Just like those culturally retarded Anglo-Saxons across the Channel, he was implying. Maxime is in wholehearted agreement with Seppi. The wine lake, according to Maxime, is a problem not because there are too many producers in France making bad wine, but because Sarkozy cracked down on drink driving. Friends in the restaurant industry agree, upset because people don’t order a bottle of wine with lunch anymore.

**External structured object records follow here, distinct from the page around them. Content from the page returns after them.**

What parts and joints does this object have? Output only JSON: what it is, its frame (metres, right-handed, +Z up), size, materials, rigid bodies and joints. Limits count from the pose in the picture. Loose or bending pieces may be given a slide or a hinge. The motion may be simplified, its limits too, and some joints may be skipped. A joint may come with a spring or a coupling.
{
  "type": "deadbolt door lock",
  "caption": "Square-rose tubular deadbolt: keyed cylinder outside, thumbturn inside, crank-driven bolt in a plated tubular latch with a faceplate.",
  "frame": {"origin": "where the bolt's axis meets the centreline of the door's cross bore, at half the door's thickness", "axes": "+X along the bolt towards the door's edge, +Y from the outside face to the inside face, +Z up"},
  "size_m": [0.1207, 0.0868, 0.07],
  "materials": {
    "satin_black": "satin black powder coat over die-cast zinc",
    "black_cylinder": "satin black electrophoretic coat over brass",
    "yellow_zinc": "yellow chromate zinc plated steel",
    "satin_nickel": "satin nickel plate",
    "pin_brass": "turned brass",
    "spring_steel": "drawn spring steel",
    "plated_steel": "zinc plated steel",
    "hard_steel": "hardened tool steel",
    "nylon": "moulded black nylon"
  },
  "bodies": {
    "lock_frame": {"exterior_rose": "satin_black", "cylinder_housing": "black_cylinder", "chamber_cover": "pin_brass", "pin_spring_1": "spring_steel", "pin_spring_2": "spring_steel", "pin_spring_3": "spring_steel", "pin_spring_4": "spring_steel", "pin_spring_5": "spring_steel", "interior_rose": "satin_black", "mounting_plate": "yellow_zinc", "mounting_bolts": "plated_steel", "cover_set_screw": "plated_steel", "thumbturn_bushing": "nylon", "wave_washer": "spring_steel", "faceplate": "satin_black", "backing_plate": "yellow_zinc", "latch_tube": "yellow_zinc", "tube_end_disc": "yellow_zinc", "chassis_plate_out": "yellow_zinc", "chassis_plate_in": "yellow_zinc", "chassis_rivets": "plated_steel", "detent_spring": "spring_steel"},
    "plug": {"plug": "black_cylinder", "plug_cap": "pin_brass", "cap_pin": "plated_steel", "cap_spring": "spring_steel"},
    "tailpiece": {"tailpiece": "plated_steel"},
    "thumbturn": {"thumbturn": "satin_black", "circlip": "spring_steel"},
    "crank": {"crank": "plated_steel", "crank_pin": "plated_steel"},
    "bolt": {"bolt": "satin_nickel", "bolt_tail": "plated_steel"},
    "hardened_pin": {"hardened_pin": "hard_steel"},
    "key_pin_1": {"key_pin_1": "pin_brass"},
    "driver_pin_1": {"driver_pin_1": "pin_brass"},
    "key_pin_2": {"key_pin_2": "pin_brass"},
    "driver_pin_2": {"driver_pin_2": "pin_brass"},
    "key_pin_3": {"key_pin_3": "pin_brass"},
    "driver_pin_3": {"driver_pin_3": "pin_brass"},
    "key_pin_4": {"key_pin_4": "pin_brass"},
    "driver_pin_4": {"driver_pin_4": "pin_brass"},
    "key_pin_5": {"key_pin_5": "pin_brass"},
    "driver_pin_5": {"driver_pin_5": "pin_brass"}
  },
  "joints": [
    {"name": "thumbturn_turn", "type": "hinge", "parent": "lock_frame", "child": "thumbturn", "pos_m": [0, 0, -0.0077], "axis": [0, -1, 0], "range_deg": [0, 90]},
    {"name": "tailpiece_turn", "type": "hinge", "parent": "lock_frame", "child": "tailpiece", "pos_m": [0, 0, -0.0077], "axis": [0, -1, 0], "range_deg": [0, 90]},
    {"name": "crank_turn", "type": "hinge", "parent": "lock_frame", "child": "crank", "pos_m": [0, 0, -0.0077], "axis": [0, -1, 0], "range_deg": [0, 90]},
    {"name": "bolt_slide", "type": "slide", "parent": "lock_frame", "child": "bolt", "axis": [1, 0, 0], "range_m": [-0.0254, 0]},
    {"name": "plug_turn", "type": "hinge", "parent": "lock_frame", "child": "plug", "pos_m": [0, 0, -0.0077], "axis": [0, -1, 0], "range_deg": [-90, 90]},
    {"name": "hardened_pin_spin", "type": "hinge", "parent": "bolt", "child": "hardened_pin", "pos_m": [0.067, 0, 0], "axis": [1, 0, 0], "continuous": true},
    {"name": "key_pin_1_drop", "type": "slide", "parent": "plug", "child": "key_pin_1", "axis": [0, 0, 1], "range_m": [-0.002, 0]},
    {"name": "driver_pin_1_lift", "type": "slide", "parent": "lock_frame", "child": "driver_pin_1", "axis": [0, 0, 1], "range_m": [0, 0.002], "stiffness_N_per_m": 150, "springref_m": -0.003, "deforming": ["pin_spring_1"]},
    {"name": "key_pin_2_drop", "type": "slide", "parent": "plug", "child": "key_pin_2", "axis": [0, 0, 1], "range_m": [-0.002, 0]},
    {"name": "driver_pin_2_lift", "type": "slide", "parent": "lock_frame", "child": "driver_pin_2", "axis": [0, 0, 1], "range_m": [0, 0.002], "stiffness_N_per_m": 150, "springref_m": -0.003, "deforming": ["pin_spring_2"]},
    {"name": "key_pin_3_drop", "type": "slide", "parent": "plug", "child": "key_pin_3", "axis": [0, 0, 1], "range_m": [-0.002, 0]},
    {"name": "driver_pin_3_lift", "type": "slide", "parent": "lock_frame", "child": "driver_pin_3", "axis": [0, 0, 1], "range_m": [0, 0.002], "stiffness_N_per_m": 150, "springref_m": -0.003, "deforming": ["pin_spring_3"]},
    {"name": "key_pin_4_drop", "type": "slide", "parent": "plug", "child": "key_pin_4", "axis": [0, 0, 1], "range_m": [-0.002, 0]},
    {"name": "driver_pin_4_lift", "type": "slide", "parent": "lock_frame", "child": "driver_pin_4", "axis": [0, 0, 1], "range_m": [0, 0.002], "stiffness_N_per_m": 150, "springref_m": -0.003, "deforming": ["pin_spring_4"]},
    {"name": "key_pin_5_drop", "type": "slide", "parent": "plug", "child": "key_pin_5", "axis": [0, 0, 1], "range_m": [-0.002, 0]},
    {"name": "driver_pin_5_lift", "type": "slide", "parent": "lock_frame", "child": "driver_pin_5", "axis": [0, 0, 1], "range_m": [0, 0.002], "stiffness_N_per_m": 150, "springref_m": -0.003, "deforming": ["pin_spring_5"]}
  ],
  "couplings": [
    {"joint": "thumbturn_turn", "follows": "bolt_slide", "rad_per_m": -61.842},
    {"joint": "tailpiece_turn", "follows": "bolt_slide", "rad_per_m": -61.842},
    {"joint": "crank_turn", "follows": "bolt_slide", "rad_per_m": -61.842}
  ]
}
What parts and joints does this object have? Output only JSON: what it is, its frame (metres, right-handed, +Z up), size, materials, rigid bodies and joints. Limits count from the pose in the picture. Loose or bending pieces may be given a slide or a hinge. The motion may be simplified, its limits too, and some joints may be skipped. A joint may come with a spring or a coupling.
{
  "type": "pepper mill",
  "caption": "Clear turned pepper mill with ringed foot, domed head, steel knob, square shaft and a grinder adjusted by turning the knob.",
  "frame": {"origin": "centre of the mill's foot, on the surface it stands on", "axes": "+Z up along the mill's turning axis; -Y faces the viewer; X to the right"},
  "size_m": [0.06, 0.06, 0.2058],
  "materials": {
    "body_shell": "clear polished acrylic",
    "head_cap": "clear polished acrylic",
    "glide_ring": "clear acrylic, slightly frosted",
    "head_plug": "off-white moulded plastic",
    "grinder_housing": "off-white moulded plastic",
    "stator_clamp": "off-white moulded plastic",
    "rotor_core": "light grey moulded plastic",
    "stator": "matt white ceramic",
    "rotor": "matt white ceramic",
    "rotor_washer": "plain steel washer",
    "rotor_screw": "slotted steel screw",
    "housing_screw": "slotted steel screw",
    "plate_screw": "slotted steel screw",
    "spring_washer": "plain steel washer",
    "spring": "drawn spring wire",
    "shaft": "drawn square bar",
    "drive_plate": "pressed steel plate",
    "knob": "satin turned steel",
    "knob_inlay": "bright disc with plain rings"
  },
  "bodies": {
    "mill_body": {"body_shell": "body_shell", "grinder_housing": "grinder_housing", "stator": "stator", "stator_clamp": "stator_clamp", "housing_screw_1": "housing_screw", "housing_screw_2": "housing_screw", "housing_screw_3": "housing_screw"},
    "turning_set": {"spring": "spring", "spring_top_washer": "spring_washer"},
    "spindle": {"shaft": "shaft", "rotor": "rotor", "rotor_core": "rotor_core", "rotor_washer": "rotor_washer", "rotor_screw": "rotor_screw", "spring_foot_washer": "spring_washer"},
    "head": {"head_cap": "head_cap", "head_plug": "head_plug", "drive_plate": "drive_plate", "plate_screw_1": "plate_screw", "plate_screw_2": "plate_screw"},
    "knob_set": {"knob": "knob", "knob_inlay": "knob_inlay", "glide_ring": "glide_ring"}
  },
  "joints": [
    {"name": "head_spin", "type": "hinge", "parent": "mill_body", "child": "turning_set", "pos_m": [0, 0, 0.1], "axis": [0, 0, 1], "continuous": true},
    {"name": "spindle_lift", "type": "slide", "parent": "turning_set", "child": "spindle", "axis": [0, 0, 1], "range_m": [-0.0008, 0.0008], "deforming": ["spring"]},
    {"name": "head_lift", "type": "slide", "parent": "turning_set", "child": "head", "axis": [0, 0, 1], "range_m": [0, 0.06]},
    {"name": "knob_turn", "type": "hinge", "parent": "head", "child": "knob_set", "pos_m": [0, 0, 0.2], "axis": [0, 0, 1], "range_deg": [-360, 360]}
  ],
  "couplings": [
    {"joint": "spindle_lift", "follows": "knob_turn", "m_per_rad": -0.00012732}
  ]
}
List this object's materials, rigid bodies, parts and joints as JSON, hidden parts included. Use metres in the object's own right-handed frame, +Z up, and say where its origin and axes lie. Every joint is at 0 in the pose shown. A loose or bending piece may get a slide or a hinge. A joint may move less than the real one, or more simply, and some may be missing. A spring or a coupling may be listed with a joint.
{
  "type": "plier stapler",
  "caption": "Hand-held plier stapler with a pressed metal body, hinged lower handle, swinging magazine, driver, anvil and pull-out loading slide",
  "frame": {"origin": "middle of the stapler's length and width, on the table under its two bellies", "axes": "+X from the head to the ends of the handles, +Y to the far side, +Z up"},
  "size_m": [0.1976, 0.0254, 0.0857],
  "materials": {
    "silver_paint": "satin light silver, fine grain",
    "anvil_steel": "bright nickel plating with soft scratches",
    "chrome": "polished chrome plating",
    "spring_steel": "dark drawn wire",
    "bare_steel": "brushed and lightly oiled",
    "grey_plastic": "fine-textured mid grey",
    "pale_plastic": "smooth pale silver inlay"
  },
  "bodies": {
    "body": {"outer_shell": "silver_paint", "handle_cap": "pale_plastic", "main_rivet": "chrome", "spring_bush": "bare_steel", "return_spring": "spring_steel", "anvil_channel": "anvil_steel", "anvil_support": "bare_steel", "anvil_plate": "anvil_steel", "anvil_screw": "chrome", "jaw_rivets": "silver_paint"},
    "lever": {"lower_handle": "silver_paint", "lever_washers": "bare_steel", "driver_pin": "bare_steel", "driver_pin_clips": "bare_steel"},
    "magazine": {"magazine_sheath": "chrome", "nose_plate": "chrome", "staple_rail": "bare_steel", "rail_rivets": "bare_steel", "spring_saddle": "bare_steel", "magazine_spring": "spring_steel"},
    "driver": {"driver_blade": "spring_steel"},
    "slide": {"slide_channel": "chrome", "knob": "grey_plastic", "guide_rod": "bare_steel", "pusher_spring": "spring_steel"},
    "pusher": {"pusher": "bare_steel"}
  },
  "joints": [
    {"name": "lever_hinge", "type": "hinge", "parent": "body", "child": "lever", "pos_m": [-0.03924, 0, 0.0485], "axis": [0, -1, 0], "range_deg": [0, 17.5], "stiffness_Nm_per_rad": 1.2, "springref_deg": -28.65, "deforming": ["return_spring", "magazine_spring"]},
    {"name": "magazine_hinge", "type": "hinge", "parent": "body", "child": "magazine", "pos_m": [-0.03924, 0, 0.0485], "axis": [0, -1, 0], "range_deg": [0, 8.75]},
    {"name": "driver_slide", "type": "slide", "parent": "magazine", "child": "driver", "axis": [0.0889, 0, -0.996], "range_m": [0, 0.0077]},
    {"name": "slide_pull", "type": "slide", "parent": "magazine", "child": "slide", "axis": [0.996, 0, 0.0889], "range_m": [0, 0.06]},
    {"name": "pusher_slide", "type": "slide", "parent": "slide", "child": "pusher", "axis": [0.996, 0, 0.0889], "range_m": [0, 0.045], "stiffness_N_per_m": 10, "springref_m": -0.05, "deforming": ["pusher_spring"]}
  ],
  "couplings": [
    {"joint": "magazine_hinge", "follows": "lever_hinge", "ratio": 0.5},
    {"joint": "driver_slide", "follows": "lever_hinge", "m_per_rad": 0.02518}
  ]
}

But despite all this, now that we're in Australia, the Aussie police would be unlikely to catch Maxime over the limit irregardless of the battalions of booze buses, since not only is he the fastest metaboliser in the West, but, he’s been inspired by his new life in Australia to start a health kick: he's started to cut down on wine and chocolate. He splashes out on a Mount Mary or visits wineries and terrorises tasting room staff less often than he did. Mind you, there's a limit to everything: the Bruny Island cheese parcels keep on arriving on our doorstep with a a surprising frequency.